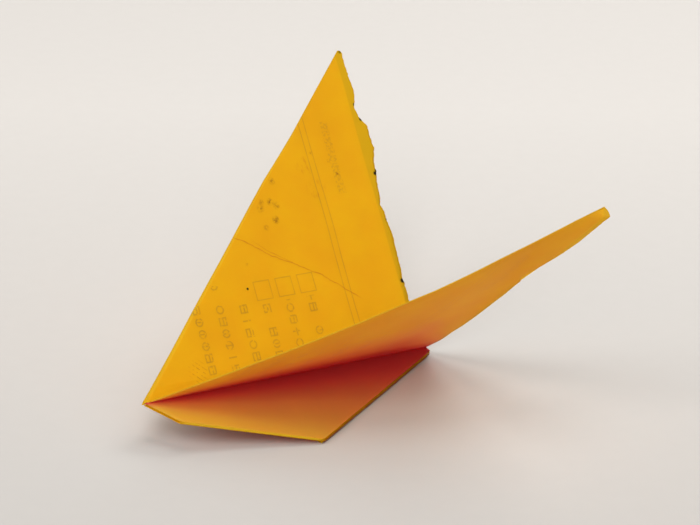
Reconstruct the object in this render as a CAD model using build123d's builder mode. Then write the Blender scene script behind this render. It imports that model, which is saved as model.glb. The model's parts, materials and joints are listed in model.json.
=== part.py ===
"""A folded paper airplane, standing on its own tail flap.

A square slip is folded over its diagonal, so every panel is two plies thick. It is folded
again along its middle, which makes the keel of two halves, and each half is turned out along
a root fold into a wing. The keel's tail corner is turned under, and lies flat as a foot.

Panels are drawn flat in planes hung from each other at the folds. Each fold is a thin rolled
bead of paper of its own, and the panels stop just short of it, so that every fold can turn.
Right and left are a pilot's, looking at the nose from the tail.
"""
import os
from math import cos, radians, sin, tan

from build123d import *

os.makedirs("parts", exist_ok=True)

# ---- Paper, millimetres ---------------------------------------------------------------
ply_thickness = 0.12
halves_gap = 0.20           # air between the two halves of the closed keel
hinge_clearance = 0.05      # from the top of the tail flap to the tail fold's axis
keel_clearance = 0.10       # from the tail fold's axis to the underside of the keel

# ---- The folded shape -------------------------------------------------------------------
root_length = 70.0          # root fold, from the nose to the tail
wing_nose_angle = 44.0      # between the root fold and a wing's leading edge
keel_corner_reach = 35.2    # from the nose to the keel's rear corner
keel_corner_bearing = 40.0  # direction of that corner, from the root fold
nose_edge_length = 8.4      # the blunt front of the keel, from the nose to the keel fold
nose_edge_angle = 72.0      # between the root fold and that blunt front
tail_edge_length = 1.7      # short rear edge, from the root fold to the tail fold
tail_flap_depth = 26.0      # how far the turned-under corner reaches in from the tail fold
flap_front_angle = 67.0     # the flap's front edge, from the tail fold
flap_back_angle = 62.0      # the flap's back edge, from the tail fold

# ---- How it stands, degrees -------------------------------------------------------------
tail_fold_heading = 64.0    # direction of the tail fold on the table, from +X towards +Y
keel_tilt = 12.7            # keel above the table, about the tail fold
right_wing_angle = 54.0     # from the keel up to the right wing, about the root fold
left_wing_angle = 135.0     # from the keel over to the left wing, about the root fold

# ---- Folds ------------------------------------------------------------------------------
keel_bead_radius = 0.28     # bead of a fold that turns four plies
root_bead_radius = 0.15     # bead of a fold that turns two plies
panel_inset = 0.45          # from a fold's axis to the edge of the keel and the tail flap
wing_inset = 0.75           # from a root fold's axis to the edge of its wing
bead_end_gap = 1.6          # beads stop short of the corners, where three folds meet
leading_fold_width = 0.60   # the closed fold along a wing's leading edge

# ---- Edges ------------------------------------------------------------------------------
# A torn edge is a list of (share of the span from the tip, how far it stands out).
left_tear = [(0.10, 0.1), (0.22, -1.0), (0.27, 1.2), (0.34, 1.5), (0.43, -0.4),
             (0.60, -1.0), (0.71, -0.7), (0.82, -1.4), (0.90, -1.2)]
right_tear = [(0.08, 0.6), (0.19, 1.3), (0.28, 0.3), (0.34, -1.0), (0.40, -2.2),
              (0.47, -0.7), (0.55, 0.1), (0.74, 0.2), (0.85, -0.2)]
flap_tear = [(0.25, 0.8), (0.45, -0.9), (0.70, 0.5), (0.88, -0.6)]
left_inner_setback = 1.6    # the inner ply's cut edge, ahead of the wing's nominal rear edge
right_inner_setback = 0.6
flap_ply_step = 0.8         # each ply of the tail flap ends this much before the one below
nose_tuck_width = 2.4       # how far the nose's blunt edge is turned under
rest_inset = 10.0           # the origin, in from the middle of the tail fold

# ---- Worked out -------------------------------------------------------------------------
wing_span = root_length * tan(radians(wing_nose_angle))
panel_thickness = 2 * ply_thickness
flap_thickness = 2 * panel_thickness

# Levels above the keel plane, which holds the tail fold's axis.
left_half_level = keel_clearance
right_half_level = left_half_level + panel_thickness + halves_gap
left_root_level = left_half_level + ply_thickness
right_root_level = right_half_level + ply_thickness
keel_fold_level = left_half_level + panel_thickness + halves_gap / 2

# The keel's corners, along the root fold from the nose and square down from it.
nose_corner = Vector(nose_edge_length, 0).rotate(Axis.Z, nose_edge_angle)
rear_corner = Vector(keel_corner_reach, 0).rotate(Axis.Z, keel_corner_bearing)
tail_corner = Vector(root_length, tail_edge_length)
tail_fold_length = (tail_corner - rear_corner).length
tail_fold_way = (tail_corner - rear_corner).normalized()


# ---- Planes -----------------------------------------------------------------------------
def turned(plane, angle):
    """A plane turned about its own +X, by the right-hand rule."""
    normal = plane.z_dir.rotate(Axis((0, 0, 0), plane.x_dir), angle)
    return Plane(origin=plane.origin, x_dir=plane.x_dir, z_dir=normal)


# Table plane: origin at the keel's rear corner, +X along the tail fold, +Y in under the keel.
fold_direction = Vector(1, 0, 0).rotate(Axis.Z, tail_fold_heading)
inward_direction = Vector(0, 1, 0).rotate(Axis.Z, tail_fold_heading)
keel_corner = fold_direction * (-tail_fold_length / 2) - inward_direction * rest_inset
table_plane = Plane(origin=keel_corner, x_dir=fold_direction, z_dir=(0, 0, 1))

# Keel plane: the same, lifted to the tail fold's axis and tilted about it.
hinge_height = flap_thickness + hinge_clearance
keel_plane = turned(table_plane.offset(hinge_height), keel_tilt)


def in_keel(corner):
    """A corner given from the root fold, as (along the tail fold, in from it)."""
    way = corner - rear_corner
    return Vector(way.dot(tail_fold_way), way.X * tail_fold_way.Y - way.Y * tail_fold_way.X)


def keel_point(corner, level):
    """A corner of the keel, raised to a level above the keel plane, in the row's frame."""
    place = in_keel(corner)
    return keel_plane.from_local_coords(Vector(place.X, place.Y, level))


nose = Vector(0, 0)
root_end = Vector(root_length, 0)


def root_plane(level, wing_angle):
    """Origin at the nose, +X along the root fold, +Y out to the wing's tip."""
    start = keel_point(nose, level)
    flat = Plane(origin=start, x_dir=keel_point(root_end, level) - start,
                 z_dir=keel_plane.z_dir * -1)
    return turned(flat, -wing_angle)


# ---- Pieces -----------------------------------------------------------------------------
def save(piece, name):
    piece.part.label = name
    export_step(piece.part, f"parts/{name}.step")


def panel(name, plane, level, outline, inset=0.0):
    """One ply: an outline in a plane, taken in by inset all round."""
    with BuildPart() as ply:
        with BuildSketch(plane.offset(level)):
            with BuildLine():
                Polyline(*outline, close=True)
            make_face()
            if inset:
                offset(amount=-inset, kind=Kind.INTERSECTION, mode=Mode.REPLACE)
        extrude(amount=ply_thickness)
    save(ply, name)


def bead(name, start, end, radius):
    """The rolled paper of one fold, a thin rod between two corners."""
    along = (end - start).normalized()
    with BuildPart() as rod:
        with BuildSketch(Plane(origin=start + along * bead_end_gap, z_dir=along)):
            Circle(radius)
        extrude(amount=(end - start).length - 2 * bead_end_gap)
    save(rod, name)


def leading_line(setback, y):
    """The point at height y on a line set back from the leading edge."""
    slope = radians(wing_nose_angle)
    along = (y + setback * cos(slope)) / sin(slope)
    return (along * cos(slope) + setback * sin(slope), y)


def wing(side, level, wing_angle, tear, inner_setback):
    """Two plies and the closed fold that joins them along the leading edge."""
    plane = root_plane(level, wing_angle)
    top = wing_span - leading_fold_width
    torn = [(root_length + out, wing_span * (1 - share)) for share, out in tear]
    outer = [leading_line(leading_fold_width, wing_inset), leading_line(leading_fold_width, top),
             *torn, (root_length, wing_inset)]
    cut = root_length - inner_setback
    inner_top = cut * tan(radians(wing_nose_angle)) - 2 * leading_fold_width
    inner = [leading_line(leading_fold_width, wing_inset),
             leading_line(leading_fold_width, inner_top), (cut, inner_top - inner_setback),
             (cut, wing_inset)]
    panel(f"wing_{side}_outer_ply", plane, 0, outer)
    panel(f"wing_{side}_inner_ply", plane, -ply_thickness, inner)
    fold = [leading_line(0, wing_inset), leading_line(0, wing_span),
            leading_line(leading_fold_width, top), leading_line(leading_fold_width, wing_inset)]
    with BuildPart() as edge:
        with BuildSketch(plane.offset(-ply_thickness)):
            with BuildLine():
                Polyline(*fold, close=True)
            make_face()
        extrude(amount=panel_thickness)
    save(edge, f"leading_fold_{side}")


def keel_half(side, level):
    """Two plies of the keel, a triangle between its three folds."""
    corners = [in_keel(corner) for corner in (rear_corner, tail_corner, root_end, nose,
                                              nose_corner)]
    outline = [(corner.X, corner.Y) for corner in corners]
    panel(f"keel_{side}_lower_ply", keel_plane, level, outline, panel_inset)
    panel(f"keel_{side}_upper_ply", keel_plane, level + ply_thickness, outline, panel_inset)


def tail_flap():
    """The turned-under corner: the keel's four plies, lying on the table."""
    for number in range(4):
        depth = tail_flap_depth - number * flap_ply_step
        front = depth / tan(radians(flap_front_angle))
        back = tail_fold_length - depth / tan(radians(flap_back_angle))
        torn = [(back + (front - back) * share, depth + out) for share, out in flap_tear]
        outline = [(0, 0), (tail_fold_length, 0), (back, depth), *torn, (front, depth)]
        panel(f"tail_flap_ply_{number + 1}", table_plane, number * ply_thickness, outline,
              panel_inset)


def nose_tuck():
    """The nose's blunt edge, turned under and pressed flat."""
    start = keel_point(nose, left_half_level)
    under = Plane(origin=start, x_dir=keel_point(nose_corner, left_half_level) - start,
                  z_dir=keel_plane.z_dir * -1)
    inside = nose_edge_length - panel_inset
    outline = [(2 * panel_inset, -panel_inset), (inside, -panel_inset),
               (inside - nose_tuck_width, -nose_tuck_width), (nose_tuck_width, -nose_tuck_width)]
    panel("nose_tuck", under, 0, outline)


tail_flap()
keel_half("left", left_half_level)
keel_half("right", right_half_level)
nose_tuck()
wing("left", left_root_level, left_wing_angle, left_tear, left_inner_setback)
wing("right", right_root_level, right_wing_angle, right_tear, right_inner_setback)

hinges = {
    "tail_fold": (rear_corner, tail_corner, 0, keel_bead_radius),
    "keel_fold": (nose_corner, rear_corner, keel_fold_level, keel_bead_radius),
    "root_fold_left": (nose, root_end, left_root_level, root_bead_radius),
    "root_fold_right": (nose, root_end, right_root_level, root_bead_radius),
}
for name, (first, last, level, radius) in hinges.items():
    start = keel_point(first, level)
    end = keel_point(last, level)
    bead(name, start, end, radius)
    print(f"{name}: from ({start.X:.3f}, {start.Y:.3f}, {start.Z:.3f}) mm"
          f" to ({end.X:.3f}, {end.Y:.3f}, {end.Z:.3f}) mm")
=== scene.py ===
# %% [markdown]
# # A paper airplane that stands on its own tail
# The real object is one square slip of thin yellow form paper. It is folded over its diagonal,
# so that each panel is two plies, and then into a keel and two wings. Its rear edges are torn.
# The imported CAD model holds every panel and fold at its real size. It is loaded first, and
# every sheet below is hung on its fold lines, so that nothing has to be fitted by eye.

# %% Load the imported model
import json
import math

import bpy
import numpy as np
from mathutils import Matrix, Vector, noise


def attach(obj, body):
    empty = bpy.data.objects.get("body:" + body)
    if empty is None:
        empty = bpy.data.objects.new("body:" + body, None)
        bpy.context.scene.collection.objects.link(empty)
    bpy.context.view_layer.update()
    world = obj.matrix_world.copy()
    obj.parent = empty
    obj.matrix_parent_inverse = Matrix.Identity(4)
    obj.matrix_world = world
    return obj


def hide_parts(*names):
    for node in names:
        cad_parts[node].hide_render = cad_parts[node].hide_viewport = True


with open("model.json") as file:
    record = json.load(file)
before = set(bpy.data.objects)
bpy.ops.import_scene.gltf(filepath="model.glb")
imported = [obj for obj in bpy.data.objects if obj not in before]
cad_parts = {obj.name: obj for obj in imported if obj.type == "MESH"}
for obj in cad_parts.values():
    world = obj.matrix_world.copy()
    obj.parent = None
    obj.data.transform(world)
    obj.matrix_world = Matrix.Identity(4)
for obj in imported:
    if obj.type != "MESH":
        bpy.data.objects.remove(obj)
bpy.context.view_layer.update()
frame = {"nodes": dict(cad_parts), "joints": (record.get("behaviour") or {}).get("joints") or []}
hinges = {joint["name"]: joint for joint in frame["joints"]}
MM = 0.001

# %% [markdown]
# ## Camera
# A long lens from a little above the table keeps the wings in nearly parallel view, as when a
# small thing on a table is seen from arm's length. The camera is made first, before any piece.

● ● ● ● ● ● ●

• The task
Using the data above, restate word for word the lines from its opening line through the line that contains "keel_clearance = 0.10", and no more.

• Output
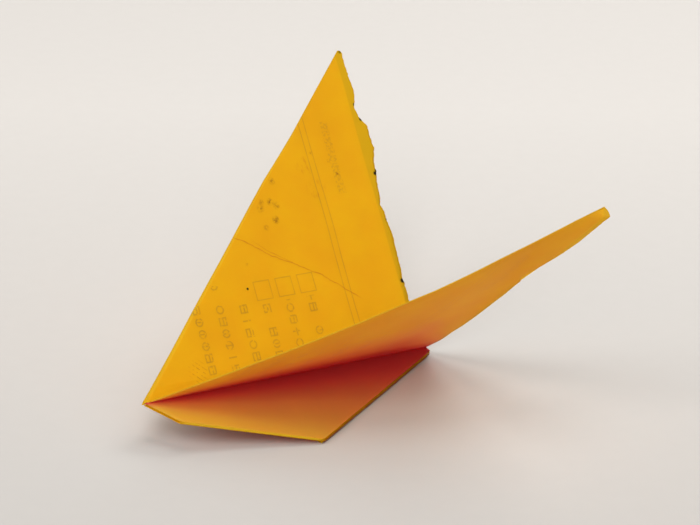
Reconstruct the object in this render as a CAD model using build123d's builder mode. Then write the Blender scene script behind this render. It imports that model, which is saved as model.glb. The model's parts, materials and joints are listed in model.json.
=== part.py ===
"""A folded paper airplane, standing on its own tail flap.

A square slip is folded over its diagonal, so every panel is two plies thick. It is folded
again along its middle, which makes the keel of two halves, and each half is turned out along
a root fold into a wing. The keel's tail corner is turned under, and lies flat as a foot.

Panels are drawn flat in planes hung from each other at the folds. Each fold is a thin rolled
bead of paper of its own, and the panels stop just short of it, so that every fold can turn.
Right and left are a pilot's, looking at the nose from the tail.
"""
import os
from math import cos, radians, sin, tan

from build123d import *

os.makedirs("parts", exist_ok=True)

# ---- Paper, millimetres ---------------------------------------------------------------
ply_thickness = 0.12
halves_gap = 0.20           # air between the two halves of the closed keel
hinge_clearance = 0.05      # from the top of the tail flap to the tail fold's axis
keel_clearance = 0.10       # from the tail fold's axis to the underside of the keel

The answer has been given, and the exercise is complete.